« Solidarité »
Dico Politique : un outil pour retrouver le sens des mots, leur évolution, leur sens caché. Savoir de quoi on parle en politique. Et se comprendre
Encore un mot valise. Une pré-étude conduite par entretiens dans le cadre de l’institut Viavoice, permet d’y voir plus clair. Pour les personnes rencontrées, la solidarité, c’est « prêter attention », « s’occuper de » ,« aider ». Certes.

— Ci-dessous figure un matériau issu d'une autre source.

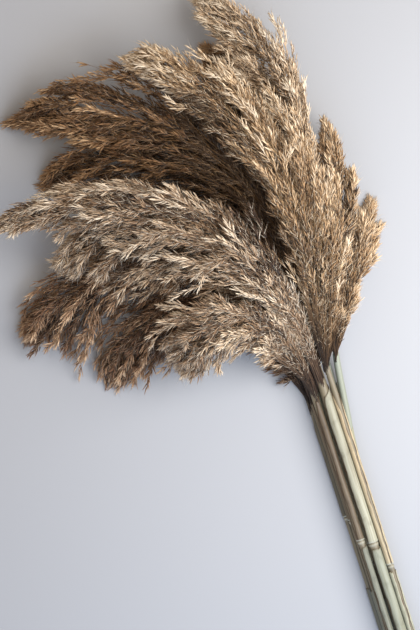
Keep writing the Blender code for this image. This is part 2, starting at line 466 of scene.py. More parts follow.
class Nodes:
    """A short way to lay out a material's nodes."""

    def __init__(self, name: str) -> None:
        """Starts a material that holds only a Principled shader and its output.

        Args:
            name: the material's name.
        """
        self.material = bpy.data.materials.new(name)
        self.material.use_nodes = True
        self.tree = self.material.node_tree
        self.shader = self.tree.nodes["Principled BSDF"]

    def add(self, kind: str, **settings: object) -> bpy.types.Node:
        """Adds a node and sets its properties.

        Args:
            kind: the node's type without the ShaderNode prefix.
            **settings: the node's own properties.

        Returns:
            The node.
        """
        node = self.tree.nodes.new("ShaderNode" + kind)
        for key, value in settings.items():
            setattr(node, key, value)
        return node

    def link(self, source: Socket, target: Socket) -> None:
        """Links a source socket to a target socket."""
        self.tree.links.new(source, target)

    def ramp(self, source: Socket, stops: list[tuple[float, Colour]]) -> Socket:
        """A colour ramp with smooth steps between stops.

        Args:
            source: the factor.
            stops: (place, colour) pairs in rising order.

        Returns:
            The ramp's colour socket.
        """
        node = self.add("ValToRGB")
        node.color_ramp.interpolation = "EASE"
        elements = node.color_ramp.elements
        while len(elements) < len(stops):
            elements.new(0.5)
        for element, (place, colour) in zip(elements, stops):
            element.position = place
            element.color = (*colour, 1.0)
        self.link(source, node.inputs["Fac"])
        return node.outputs["Color"]

    def mask(self, source: Socket, start: float, end: float, levels: tuple[float, float]) -> Socket:
        """A grey ramp: the first level up to start, and the second from end on."""
        return self.ramp(source, [(p, (level,) * 3) for p, level in zip((start, end), levels)])

    def math(self, operation: str, a: Socket, b: Socket | float) -> Socket:
        """One step of arithmetic between a socket and a socket or a number.

        Args:
            operation: the Math node's operation.
            a: the first value.
            b: the second value.

        Returns:
            The result's socket.
        """
        node = self.add("Math", operation=operation)
        self.link(a, node.inputs[0])
        if isinstance(b, Socket):
            self.link(b, node.inputs[1])
        else:
            node.inputs[1].default_value = b
        return node.outputs[0]

    def map_place(self) -> tuple[Socket, Socket]:
        """Reads the bake map.

        Returns:
            The sockets of its u and v.
        """
        place = self.add("UVMap", uv_map=BAKE_MAP)
        parts = self.add("SeparateXYZ")
        self.link(place.outputs["UV"], parts.inputs[0])
        return parts.outputs["X"], parts.outputs["Y"]

    def noise(self, u: Socket, v: Socket, scale: Place) -> Socket:
        """Noise over the map, stretched.

        Args:
            u: the map's u.
            v: the map's v.
            scale: how many lumps there are along u and along v, and the seed.

        Returns:
            The noise's socket, about 0.3 to 0.7.
        """
        spot = self.add("CombineXYZ")
        self.link(self.math("MULTIPLY", u, scale[0]), spot.inputs["X"])
        self.link(self.math("MULTIPLY", v, scale[1]), spot.inputs["Y"])
        spot.inputs["Z"].default_value = scale[2]
        node = self.add("TexNoise")
        node.inputs["Scale"].default_value = 1.0
        node.inputs["Detail"].default_value = 3.0
        self.link(spot.outputs["Vector"], node.inputs["Vector"])
        return node.outputs["Fac"]

    def blend(self, factor: Socket, a: Socket | Colour, b: Socket | Colour) -> Socket:
        """Mixes two colours, each a socket or a plain colour.

        Args:
            factor: how much of the second there is.
            a: the colour at factor 0.
            b: the colour at factor 1.

        Returns:
            The result's socket.
        """
        node = self.add("Mix", data_type="RGBA")
        self.link(factor, node.inputs["Factor"])
        for socket, colour in zip(node.inputs[6:8], (a, b)):
            if isinstance(colour, tuple):
                socket.default_value = (*colour, 1.0)
            else:
                self.link(colour, socket)
        return node.outputs[2]

    def dress(self, colour: Socket, roughness: float, specular: float) -> bpy.types.Material:
        """Gives the shader its colour and its shine.

        Args:
            colour: the colour's socket.
            roughness: the shader's roughness.
            specular: the shader's specular level.

        Returns:
            The material.
        """
        inputs = self.shader.inputs
        self.link(colour, inputs["Base Color"])
        inputs["Roughness"].default_value = roughness
        inputs["Specular IOR Level"].default_value = specular
        return self.material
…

Mais d’abord , elle va à « ceux qui me sont proches » (parents, amis, voisins) puis à ceux « que je peux toucher du doigt », « ceux que je vois », « ceux qui ont quelque chose en commun avec moi ». Il y aussi elle de tous les jours : je tiens la porte à une vieille dame ou de l’engagement : je sers des repas aux restos du cœur.

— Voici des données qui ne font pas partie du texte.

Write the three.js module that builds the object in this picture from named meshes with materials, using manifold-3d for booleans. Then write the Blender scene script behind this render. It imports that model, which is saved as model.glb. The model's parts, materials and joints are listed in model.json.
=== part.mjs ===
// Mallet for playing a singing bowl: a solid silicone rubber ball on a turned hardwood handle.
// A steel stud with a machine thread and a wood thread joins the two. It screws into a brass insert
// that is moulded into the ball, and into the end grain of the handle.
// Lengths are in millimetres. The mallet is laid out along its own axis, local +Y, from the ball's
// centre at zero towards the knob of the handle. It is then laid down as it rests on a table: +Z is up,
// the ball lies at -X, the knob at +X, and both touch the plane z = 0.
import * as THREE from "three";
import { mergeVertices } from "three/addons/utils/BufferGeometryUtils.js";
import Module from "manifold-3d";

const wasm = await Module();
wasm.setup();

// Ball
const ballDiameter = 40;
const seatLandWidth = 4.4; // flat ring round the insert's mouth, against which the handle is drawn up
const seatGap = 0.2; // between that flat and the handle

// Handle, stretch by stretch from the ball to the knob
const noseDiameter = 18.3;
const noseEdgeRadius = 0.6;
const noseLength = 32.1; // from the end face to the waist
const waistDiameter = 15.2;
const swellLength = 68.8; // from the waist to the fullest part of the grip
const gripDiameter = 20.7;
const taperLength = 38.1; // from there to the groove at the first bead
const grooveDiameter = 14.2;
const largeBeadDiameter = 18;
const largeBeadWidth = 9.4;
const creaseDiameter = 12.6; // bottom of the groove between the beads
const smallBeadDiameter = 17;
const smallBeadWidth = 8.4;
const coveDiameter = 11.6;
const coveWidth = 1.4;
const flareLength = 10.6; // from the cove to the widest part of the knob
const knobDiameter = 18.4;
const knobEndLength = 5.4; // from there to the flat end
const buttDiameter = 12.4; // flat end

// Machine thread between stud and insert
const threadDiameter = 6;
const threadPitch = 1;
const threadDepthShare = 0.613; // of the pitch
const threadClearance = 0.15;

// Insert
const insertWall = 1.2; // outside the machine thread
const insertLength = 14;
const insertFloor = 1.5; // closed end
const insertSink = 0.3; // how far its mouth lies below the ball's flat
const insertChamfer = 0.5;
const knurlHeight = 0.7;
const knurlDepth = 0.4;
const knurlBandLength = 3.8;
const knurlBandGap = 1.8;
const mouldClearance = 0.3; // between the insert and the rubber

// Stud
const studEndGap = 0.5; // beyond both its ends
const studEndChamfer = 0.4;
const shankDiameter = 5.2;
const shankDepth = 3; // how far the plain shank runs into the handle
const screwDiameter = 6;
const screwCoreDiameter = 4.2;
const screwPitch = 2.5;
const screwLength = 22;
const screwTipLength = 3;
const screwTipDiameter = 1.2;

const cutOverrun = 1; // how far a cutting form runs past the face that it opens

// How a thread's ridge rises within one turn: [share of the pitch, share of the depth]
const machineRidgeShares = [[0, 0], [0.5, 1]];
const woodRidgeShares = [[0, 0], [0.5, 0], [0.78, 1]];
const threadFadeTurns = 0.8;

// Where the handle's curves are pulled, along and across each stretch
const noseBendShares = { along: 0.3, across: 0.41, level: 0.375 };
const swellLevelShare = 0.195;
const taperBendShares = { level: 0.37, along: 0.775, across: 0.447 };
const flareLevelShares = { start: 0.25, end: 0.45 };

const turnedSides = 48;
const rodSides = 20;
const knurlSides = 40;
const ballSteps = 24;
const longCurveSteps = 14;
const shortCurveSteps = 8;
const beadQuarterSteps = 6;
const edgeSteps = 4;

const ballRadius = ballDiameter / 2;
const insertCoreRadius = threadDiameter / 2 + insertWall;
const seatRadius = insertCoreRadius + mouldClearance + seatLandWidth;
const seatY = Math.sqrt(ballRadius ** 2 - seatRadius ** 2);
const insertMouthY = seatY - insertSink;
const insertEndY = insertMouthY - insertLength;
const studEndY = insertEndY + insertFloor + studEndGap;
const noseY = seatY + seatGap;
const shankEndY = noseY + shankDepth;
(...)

Mais, cette solidarité-là est une mise en pratique personnelle, qui doit pouvoir être résiliée à tout moment. Les grands thèmes de l’écologie, du futur de la planète, de ce que nous laisserons aux générations qui viennent, ne sont pratiquement jamais évoqués. Pas plus que les grands conflits et désastres mondiaux, l’Ukraine, le Moyen-Orient, l’Afrique… « C’est trop loin, je ne peux rien y faire », « j’y pense et puis j’oublie ». Tout se passe comme si le monde au-delà de mon espace immédiat, de ma propre vie, était posé là, dans un coin, étranger à « ma » solidarité .
Les manifestations de solidarité expriment des tendances lourdes des sociétés occidentales contemporaines. L’individualisation; je suis la référence de mon action, la solidarité est « ma » solidarité, c’est moi qui la choisis et choisis la durée de mon engagement ; la méfiance à l’égard des grosses structures et des grands discours : il doit y avoir le moins d’intermédiaires possible entre moi et l’objet de ma solidarité ; la peur et donc le rejet d’un avenir qui s’avère incertain :je dois voir le résultat de mon action ; le besoin d’immédiateté :j c’est maintenant qui compte et qui m’intéresse.
Aujourd’hui, un individu est le principe et la mesure de tout. Il refuse le lien de dépendance mutuelle dont Bergson faisait un des principes de l’idée de solidarité. C’est une solidarité en bas de chez soi. Le monde , c’est celui de mon quartier.